Protection from Abuse (Scotland) Act 2001
- Scottish Parliament
- Long title: An Act of the Scottish Parliament to enable a power of arrest to be attached to interdicts granted to protect individuals from abuse; to regulate the consequences of such attachment; and for connected purposes.
- Citation: 2001 asp 14

Dates
- Royal assent: 6 November 2001
- Commencement: 6 February 2002

Other legislation
- Amends: Matrimonial Homes (Family Protection) (Scotland) Act 1981;
- Amended by: Family Law (Scotland) Act 2006;

Status: Amended

Text of statute as originally enacted

Text of the Protection from Abuse (Scotland) Act 2001 as in force today (including any amendments) within the United Kingdom, from legislation.gov.uk.

= Protection from Abuse (Scotland) Act 2001 =

The Protection from Abuse (Scotland) Act 2001 (asp 14) is an act of the Scottish Parliament. It was passed on 4 October 2001, receiving royal assent on 6 November.

==Background and legislation==
In January 2000, following the devolution of the Scottish Parliament the previous year, Justice Minister Jim Wallace announced proposals to reform family law in Scotland, which would include new legislation on domestic abuse. Plans to increase protection for victims of domestic violence were temporarily delayed but the Protection from Abuse (Scotland) bill was published in June 2001 and was subsequently passed by the parliament on 4 October. The act received Royal Assent on 6 November.

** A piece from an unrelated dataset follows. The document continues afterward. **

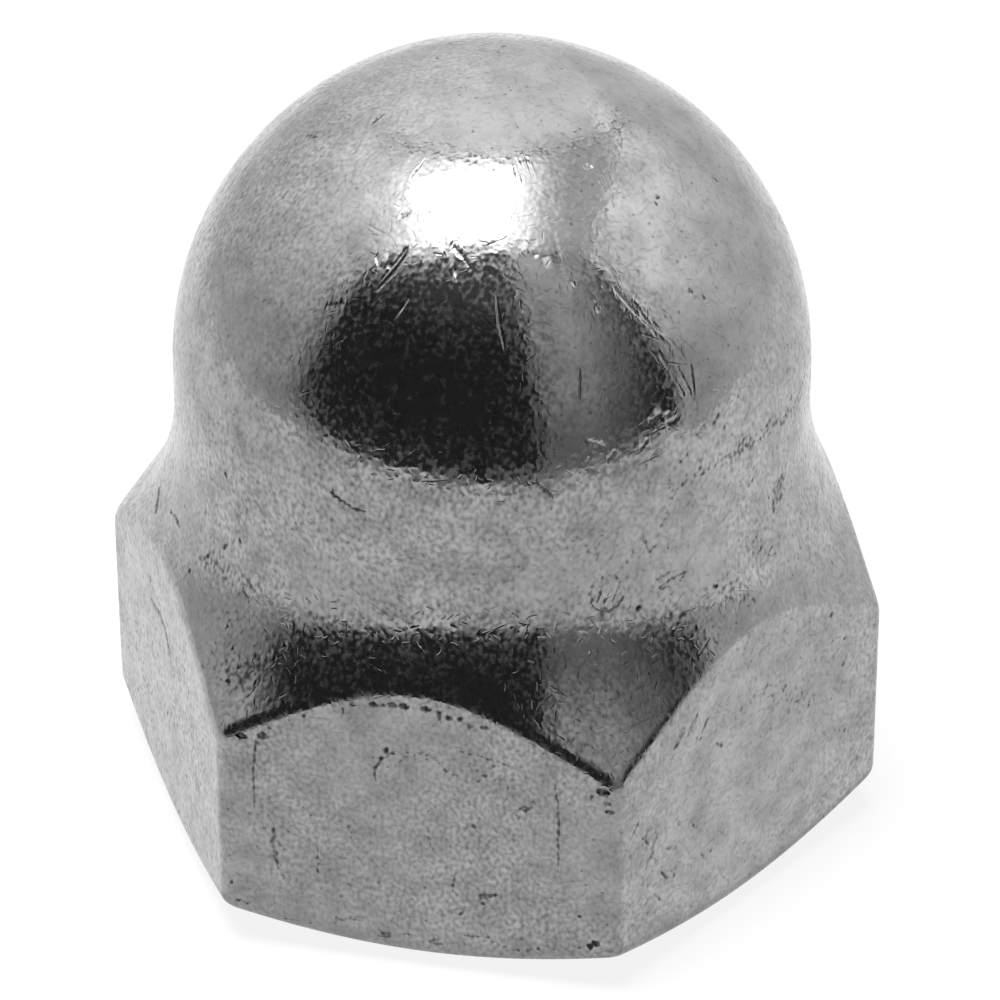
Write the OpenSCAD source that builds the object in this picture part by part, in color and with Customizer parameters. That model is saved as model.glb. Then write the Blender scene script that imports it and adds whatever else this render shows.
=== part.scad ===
// High domed cap nut: a hexagon whose flats run up into a round dome over a blind threaded bore.
// Millimetres. The origin is the centre of the bearing face, +Z runs up through the dome,
// and two of the hexagon's upright edges lie on the X axis.

/* [Hexagon] */
// distance between opposite flats, the spanner size
across_flats = 12.8; // [12.4:0.05:13.4]
// rounding radius of the six upright edges
edge_round = 0.3; // [0.1:0.05:0.8]
// height at which the shoulder meets the upright edges before they are rounded
edge_height = 4.75; // [4:0.05:5.2]

/* [Dome] */
// height from the bearing face to the crown
total_height = 15.25; // [15:0.05:15.8]
// diameter of the upright wall and of the half ball that crowns it
dome_diameter = 11.7; // [11.4:0.05:12]
// radius of the hollow shoulder that sweeps from the hexagon up to the wall
shoulder_sweep = 5.75; // [3:0.25:6]

/* [Bearing face] */
// outer diameter of the flat bearing face
bearing_diameter = 11.5; // [10.6:0.1:12]
// rise of the chamfer under the hexagon, in degrees from level
chamfer_angle = 26; // [15:1:32]

/* [Threaded bore] */
// diameter of the bore's wall, which is the crest diameter of the thread
thread_crest_diameter = 6.7; // [6.65:0.05:6.9]
// depth of the full bore, from the bearing face to the start of its pointed end
bore_depth = 11; // [9:0.1:11.4]
// included angle of the bore's pointed end
point_angle = 118; // [110:2:130]
// diameter of the lead-in at the mouth
mouth_diameter = 8.6; // [8:0.1:9]
// included angle of the lead-in
mouth_angle = 90; // [80:5:120]

/* [Hidden] */
$fn = 96;

// hexagon
hex_sides = 6;
sector = 360 / hex_sides;
flat_r = across_flats / 2;
corner_r = flat_r / cos(sector / 2);
// each rounding meets its two flats at this shallow angle, in degrees
meet_angle = 6;
flat_reach = edge_round * cos(meet_angle);
round_at = (flat_r - flat_reach) / cos(sector / 2);
trim_from = round_at + flat_reach * cos(sector / 2);

// the turned blank reaches this far past the corners, and the hexagon trims it away
trim_spare = 0.5;
blank_r = corner_r + trim_spare;

// bearing face and its chamfer, run out to the blank's edge
bearing_r = bearing_diameter / 2;
chamfer_top = (blank_r - bearing_r) * tan(chamfer_angle);

// crown, wall and the hollow shoulder, which leaves the wall on a tangent
dome_r = dome_diameter / 2;
dome_z = total_height - dome_r;
shoulder_width = corner_r - dome_r;
shoulder_rise = sqrt(2 * shoulder_sweep * shoulder_width - pow(shoulder_width, 2));
wall_foot = edge_height + shoulder_rise;

// bore
crest_r = thread_crest_diameter / 2;
mouth_r = mouth_diameter / 2;
mouth_depth = (mouth_r - crest_r) / tan(mouth_angle / 2);
point_height = crest_r / tan(point_angle / 2);
// the bore's cutter starts this far below the bearing face
below = 1;

// half section of the outside, from the axis outwards
module outside_section() {
    difference() {
        polygon([
            [0, 0], [bearing_r, 0], [blank_r, chamfer_top],
            [blank_r, wall_foot], [dome_r, wall_foot], [dome_r, dome_z], [0, dome_z]
        ]);
        translate([dome_r + shoulder_sweep, wall_foot]) circle(shoulder_sweep);
    }
    intersection() {
        translate([0, dome_z]) circle(dome_r);
        translate([0, dome_z]) square(dome_r);
    }
}

// hexagon with its corners trimmed to arcs
module hexagon_section() {
    difference() {
        circle(corner_r, $fn = hex_sides);
        for (i = [0 : hex_sides - 1])
            rotate(i * sector)
                difference() {
                    translate([trim_from, -flat_r]) square(across_flats);
                    translate([round_at, 0]) circle(edge_round);
                }
    }
}

// half section of the blind bore with its lead-in and pointed end
module bore_section() {
    polygon([
        [0, -below], [mouth_r, -below], [mouth_r, 0], [crest_r, mouth_depth],
        [crest_r, bore_depth], [0, bore_depth + point_height]
    ]);
}

module cap_nut() {
    color("#b4b4b1")
    difference() {
        intersection() {
            rotate_extrude() outside_section();
            linear_extrude(total_height) hexagon_section();
        }
        rotate_extrude() bore_section();
    }
}

cap_nut();
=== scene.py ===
"""A cap nut in tumbled steel, standing on its bearing face under a soft studio tent."""
import math
from functools import partial

import bpy
import numpy as np
from mathutils import Matrix, Vector, noise


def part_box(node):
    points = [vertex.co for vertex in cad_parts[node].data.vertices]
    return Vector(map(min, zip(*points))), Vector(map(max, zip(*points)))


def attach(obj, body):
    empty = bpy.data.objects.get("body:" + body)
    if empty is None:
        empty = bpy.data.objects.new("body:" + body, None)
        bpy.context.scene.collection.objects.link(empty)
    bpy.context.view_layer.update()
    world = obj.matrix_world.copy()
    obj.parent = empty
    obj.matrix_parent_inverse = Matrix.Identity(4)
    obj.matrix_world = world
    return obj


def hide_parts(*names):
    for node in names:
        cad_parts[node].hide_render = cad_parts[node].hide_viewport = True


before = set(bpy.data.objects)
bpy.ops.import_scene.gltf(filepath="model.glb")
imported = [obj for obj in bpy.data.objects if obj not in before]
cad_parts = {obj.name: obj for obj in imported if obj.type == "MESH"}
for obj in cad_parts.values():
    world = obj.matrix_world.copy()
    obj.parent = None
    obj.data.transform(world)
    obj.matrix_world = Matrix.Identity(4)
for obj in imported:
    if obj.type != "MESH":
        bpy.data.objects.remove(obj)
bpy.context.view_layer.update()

MM = 0.001
NUT = "cap_nut"
CAMERA_TURN = 12.33      # degrees round the nut from its front flat, to the right

# sizes of the nut, in millimetres as all sizes here, as its solid has them
flat_r = 6.4             # axis to the middle of a flat
corner_round = 0.32      # rounding of the six upright edges, just inside the solid's 0.3
edge_height = 4.75       # where the shoulder would meet a sharp upright edge
dome_r = 5.85
dome_z = 9.4             # where the half ball starts
sweep = 5.75             # radius of the hollow shoulder
bearing_r = 5.75         # where the bearing face ends
chamfer = math.radians(26)
mouth_r = 4.3
bore_depth = 11.0
point_angle = math.radians(118)
sharp_corner = flat_r / math.cos(math.pi / 6)
shoulder_width = sharp_corner - dome_r
wall_foot = edge_height + math.sqrt(2 * sweep * shoulder_width - shoulder_width ** 2)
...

The act allows interdicts to be brought against abusers by their victims and gives the police the power to arrest and charge an individual who breaks such an interdict. By giving the police this new power, the act amends the Matrimonial Homes (Family Protection) (Scotland) Act 1981. The 2001 act was intended to extend protection to victims of domestic abuse by unmarried and same-sex partners, as well as those no longer in a relationship with their abuser.